When the topic was asked last week and 10 times before in the last two years (or thereabouts) it gets a bit tiring keep repeating the same answers. When folks get tired answering the same questions, they might not participate as much in discussions and that makes the forum less useful to all.
Yes it's very difficult to ask a question that hasn't been answered before. It's pretty much impossible. But also there is joy in reading the wisdom that has been shared before, because there are often different perspectives from which to learn and also that that is the beauty of the forum format. It's the very reason "FAQ's" came into use for the commonest (but often less complicated) concepts.

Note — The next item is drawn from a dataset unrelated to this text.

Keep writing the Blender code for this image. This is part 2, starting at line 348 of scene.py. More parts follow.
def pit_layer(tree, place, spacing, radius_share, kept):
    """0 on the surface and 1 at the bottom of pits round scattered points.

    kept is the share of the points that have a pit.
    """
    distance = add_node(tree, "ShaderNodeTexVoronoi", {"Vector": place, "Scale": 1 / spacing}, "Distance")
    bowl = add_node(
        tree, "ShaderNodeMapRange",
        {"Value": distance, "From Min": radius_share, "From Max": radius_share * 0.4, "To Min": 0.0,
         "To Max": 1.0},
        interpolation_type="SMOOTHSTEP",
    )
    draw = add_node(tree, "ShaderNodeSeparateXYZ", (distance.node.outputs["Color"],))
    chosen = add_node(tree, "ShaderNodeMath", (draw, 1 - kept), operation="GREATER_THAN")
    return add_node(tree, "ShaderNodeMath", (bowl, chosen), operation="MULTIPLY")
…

Many times in the past I took the time to look up 4 or 10 relevant search results and posted them for folks who asked the most common questions with lots and lots of prior discussion. Seems no one ever appreciated it, so I stopped. But I'll never stop letting a fellow know there's a similar/same topic open inside the lat 30 days or so. Perhaps he missed it in his searching, and isn't on the forum every day. These things I do not know-unless he mentions in it, or the research he did, in the Original Post.

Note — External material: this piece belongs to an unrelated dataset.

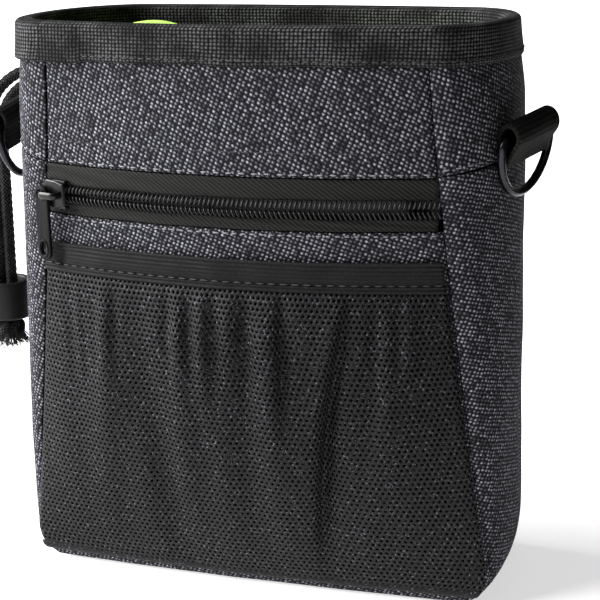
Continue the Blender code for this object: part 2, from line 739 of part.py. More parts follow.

I have learned a lot from folks who have left the forum (passed or otherwise), going back in time expands the knowledge base from which you're learning. So it also more effective than just asking the "folks in the room". That's kinda how I look at it.
Feel quite free to do as you wish, research isn't for everyone. I used to dig in the ALR forum before this current setup-it's archived somewhere and at that time this edition of the ALR was just a few years old so had far less volumes of information to dig through.